Read on to find out what POW is doing and how you can make a difference.
What is sustainable finance and why does it matter?
Put simply, sustainable finance means investing in industries that create a sustainable future for our planet, and moving funds away from industries that are harmful.
While Wall Street might seem a million miles away from the mountains, where we choose to put our money makes a BIG difference to the climate. Why? Because the same financial institutions that you and I use for our savings, pension funds, and so on, also invest heavily in fossil fuels. Here’s how.
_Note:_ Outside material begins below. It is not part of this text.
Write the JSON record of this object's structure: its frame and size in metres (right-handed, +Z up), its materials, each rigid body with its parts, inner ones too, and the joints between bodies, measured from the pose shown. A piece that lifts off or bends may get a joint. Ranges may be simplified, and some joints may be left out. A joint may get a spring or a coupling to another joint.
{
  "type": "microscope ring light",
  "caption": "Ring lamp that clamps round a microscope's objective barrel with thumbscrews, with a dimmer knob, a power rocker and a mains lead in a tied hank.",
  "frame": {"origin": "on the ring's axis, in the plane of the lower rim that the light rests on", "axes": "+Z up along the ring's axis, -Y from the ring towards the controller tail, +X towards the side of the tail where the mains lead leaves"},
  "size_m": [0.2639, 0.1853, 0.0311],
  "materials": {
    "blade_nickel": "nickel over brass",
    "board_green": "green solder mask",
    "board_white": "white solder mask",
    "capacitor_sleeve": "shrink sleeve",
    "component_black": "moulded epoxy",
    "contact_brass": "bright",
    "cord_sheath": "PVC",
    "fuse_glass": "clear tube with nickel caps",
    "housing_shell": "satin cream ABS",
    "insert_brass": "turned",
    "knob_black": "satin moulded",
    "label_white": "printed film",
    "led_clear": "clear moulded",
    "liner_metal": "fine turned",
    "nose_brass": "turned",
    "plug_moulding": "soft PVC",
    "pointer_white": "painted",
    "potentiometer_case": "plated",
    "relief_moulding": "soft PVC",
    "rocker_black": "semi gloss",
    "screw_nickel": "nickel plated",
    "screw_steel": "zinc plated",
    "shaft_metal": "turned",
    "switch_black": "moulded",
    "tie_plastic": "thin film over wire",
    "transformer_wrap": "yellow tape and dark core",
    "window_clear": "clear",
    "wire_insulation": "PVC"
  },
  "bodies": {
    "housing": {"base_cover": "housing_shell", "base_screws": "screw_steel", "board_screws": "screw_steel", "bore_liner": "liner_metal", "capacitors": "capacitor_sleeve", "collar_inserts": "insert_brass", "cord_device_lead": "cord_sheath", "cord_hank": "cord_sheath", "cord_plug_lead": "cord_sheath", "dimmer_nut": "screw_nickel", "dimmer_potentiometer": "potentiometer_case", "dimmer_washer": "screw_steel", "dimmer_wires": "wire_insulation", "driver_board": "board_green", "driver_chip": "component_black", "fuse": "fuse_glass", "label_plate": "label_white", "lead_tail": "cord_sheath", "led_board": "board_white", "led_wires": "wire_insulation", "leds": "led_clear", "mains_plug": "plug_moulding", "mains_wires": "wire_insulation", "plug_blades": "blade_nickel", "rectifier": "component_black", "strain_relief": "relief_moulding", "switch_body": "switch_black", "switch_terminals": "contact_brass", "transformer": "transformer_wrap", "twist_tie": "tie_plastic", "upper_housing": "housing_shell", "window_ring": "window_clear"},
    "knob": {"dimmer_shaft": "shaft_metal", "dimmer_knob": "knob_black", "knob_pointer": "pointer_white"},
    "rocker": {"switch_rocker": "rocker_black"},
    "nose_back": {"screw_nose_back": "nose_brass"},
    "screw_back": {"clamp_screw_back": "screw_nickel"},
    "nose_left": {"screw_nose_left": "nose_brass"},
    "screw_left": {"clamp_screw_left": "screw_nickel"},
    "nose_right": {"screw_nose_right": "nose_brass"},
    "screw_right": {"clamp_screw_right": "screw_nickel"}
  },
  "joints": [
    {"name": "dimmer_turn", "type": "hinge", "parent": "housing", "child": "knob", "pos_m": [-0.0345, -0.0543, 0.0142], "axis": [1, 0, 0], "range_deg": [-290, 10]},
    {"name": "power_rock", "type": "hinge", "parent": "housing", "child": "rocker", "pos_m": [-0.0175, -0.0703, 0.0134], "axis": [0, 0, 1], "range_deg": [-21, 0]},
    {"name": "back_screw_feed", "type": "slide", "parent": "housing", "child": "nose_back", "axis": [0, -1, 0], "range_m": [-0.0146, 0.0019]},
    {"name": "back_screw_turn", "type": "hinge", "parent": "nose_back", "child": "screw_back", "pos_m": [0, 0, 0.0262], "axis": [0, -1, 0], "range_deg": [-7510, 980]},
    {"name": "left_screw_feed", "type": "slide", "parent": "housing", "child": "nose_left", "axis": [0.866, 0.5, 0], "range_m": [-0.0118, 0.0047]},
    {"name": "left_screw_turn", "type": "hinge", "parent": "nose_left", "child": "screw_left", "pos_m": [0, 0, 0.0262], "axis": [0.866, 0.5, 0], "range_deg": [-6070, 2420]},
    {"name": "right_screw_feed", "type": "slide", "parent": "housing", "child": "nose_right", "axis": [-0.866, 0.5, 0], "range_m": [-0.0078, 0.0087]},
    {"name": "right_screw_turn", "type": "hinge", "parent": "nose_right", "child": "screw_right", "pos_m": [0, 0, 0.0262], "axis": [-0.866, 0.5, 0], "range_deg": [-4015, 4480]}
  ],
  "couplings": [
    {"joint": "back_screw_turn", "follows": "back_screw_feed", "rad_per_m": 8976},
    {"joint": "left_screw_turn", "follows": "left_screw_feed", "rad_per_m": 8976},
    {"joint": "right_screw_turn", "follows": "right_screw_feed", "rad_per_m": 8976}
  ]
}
If you have a pension fund (RPP, RRSP or GRSP), either one chosen by your employer or one you pay into yourself, there’s a good chance that your fund invests in fossil fuel stocks. Even the Canada Pension Plan invests in fossil fuels.
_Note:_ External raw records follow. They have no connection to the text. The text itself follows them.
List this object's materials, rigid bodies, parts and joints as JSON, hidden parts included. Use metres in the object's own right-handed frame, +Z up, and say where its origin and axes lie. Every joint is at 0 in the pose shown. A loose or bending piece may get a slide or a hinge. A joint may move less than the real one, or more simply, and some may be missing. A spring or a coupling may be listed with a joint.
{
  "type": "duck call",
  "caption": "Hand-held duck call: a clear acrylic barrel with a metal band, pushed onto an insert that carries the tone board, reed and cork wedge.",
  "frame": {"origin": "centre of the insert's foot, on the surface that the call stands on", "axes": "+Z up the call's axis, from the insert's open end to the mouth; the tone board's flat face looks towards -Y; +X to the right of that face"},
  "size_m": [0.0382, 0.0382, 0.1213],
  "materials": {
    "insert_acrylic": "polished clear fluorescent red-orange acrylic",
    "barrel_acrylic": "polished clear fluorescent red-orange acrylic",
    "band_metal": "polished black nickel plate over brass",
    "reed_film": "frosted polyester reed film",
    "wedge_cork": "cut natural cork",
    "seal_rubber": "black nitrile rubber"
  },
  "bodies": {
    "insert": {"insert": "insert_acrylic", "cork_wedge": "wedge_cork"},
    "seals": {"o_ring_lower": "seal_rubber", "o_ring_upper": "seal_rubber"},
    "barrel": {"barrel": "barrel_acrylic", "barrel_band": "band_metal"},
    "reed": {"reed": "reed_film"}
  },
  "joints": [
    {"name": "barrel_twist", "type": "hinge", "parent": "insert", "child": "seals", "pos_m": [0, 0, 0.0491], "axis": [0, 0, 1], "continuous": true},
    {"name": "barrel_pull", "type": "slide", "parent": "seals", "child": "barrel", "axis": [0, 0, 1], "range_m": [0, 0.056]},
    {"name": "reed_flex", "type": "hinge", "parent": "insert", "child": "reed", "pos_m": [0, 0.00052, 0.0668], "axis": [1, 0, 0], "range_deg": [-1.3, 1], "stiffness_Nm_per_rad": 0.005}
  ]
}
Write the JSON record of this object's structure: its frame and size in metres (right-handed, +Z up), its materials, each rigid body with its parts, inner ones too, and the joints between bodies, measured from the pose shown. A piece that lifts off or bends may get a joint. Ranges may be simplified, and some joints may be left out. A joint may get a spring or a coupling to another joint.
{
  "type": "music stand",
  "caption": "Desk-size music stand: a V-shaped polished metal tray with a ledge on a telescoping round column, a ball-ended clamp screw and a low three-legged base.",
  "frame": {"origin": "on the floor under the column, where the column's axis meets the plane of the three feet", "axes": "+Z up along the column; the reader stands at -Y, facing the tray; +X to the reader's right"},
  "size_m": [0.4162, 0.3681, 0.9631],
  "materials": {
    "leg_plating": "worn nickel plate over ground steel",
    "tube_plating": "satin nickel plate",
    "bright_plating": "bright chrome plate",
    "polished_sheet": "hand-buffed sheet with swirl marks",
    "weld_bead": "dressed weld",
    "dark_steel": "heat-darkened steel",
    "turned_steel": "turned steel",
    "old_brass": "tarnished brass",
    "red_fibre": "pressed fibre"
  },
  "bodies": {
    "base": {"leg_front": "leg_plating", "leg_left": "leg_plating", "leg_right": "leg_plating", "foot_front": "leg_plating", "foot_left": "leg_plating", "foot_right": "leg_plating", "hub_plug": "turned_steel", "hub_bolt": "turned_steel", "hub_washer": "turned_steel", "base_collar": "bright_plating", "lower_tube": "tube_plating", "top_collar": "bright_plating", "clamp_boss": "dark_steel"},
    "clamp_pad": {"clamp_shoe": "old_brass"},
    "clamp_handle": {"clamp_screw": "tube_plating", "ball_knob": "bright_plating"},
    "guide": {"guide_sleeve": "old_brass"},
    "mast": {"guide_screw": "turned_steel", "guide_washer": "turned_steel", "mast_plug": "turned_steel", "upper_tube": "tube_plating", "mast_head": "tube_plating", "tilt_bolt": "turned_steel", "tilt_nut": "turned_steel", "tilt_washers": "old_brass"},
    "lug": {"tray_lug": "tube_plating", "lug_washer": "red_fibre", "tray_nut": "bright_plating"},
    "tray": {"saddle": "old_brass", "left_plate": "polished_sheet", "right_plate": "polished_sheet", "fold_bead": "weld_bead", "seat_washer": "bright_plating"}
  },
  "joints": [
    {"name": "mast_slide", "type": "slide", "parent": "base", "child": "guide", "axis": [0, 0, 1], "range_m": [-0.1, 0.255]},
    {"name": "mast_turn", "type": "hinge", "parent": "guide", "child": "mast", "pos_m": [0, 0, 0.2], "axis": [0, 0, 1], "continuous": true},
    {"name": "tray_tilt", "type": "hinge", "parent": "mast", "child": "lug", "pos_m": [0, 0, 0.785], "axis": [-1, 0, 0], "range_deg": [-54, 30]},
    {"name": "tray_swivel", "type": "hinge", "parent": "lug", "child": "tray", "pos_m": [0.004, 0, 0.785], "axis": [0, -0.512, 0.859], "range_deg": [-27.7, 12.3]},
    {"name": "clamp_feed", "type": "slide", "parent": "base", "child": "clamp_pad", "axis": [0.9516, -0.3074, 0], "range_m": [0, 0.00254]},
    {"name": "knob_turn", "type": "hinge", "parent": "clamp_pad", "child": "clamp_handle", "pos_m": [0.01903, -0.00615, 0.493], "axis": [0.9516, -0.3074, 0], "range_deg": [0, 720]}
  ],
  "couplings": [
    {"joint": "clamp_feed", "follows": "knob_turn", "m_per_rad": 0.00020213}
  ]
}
That’s because fossil fuels have historically been considered ‘blue chip’ investments – a safe bet that will stop your pension from drying up in the event of a financial crisis. By investing in fossil fuels, large pension funds are helping these companies to grow and expand their operations, using… you guessed it… your money.
None of us wants to invest in a future that isn’t actually livable. And what’s more, a lot of analysts are now saying that our pension funds haven’t adequately considered the financial risks of climate change when investing in fossil fuels – so those ‘blue chip’ stocks might not be as safe a bet as people think.
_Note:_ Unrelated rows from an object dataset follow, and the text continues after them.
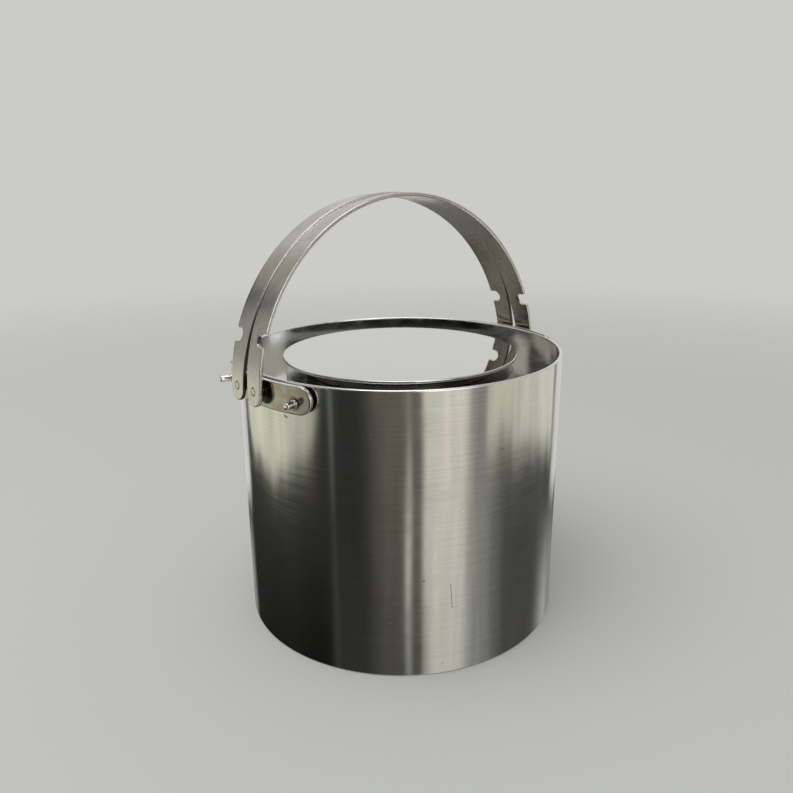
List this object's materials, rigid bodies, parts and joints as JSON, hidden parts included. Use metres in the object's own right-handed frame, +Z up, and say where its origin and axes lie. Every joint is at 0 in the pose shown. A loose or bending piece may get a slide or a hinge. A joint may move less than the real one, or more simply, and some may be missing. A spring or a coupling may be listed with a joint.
{
  "type": "ice bucket",
  "caption": "Round double-walled steel ice bucket with a recessed lift-out lid and a carrying handle of paired strips that fold down round the rim onto stop studs.",
  "frame": {"origin": "centre of the underside of the base", "axes": "+Z up, X from pivot to pivot of the handle, -Y towards the front strip"},
  "size_m": [0.164, 0.15, 0.1963],
  "materials": {
    "brushed_wall": "brushed round the body, with fine scratches",
    "mirror_steel": "polished",
    "lid_mirror": "mirror polished",
    "satin_steel": "satin",
    "strip_steel": "satin, brushed along the strip",
    "bracket_steel": "satin, slightly stained",
    "pin_steel": "turned and polished",
    "foam": "plain rigid foam"
  },
  "bodies": {
    "bucket": {"outer_wall": "brushed_wall", "base_plate": "brushed_wall", "inner_liner": "mirror_steel", "floor_insulation": "foam", "wall_insulation": "foam", "left_bracket": "bracket_steel", "left_front_stud": "pin_steel", "left_front_spacer": "satin_steel", "left_front_rivet": "pin_steel", "left_front_washer": "pin_steel", "left_rear_stud": "pin_steel", "left_rear_spacer": "satin_steel", "left_rear_rivet": "pin_steel", "left_rear_washer": "pin_steel", "right_bracket": "bracket_steel", "right_front_stud": "pin_steel", "right_front_spacer": "satin_steel", "right_front_rivet": "pin_steel", "right_front_washer": "pin_steel", "right_rear_stud": "pin_steel", "right_rear_spacer": "satin_steel", "right_rear_rivet": "pin_steel", "right_rear_washer": "pin_steel"},
    "lid": {"lid_top": "lid_mirror", "lid_neck": "satin_steel", "lid_pan_cover": "satin_steel", "lid_pan": "satin_steel", "lid_insulation": "foam"},
    "front_handle": {"front_strip": "strip_steel"},
    "rear_handle": {"rear_strip": "strip_steel"}
  },
  "joints": [
    {"name": "front_handle_fold", "type": "hinge", "parent": "bucket", "child": "front_handle", "pos_m": [0, -0.0067, 0.1207], "axis": [1, 0, 0], "range_deg": [0, 93.65]},
    {"name": "rear_handle_fold", "type": "hinge", "parent": "bucket", "child": "rear_handle", "pos_m": [0, 0.0067, 0.1207], "axis": [-1, 0, 0], "range_deg": [0, 86.35]},
    {"name": "lid_lift", "type": "slide", "parent": "bucket", "child": "lid", "axis": [0, 0, 1], "range_m": [0, 0.045]}
  ]
}
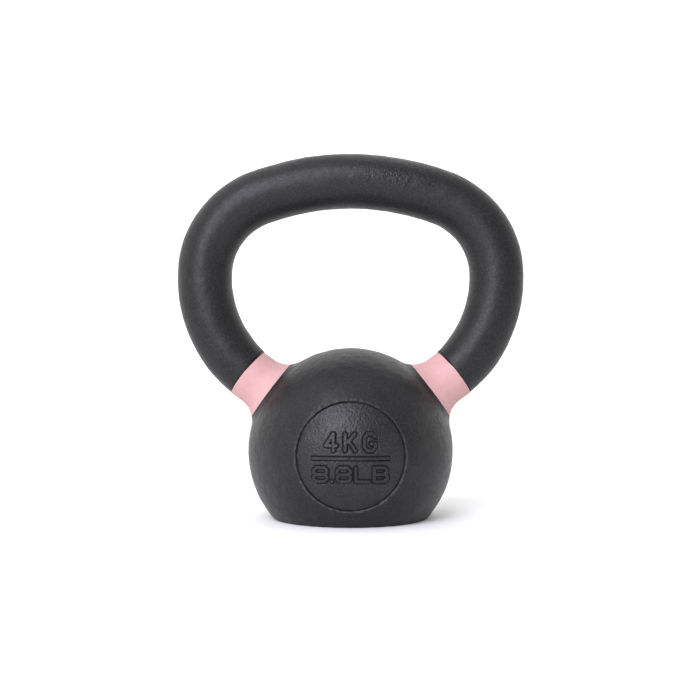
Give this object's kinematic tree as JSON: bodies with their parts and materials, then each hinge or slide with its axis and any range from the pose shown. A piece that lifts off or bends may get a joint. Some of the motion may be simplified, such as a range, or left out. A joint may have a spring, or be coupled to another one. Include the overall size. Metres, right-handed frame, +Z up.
{
  "type": "kettlebell",
  "caption": "Small cast-iron kettlebell: a round bell with a flat base, a wide bent handle, coloured bands at its roots and round recessed weight plates front and back.",
  "frame": {"origin": "centre of the flat base, on the surface the kettlebell stands on", "axes": "+Z up through the ball and the middle of the handle, X along the handle's width, -Y out of the front weight plate"},
  "size_m": [0.1602, 0.0932, 0.168],
  "materials": {
    "black_powder_coat": "matte",
    "plate_powder_coat": "matte",
    "pink_band": "matte"
  },
  "bodies": {
    "root": {"bell": "black_powder_coat", "handle": "black_powder_coat", "right_colour_band": "pink_band", "left_colour_band": "pink_band", "front_weight_plate": "plate_powder_coat", "back_weight_plate": "plate_powder_coat"}
  },
  "joints": []
}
When you entrust your money to a bank, it doesn’t just sit in a big vault waiting for you to take it out. Essentially, you’re loaning your money to the financial institution, and they then loan it out to their other clients at a higher rate, which is how they make money. Read more about that here.
Right now, all of Canada’s Big 5 banks loan tens of billions each year to the fossil fuel industry, allowing them to expand their operations that are so damaging to Canada’s natural spaces, and to our climate.
On the other hand, when we invest in sustainable investments, we’re helping to grow sustainable solutions to the climate crisis. And as renewable energy companies grow, for example, they’re considered a lower lending risk, so it’s easier and cheaper for them to access more capital to help them grow in the future. It’s a virtuous cycle.
Why should the outdoor community care about sustainable finance?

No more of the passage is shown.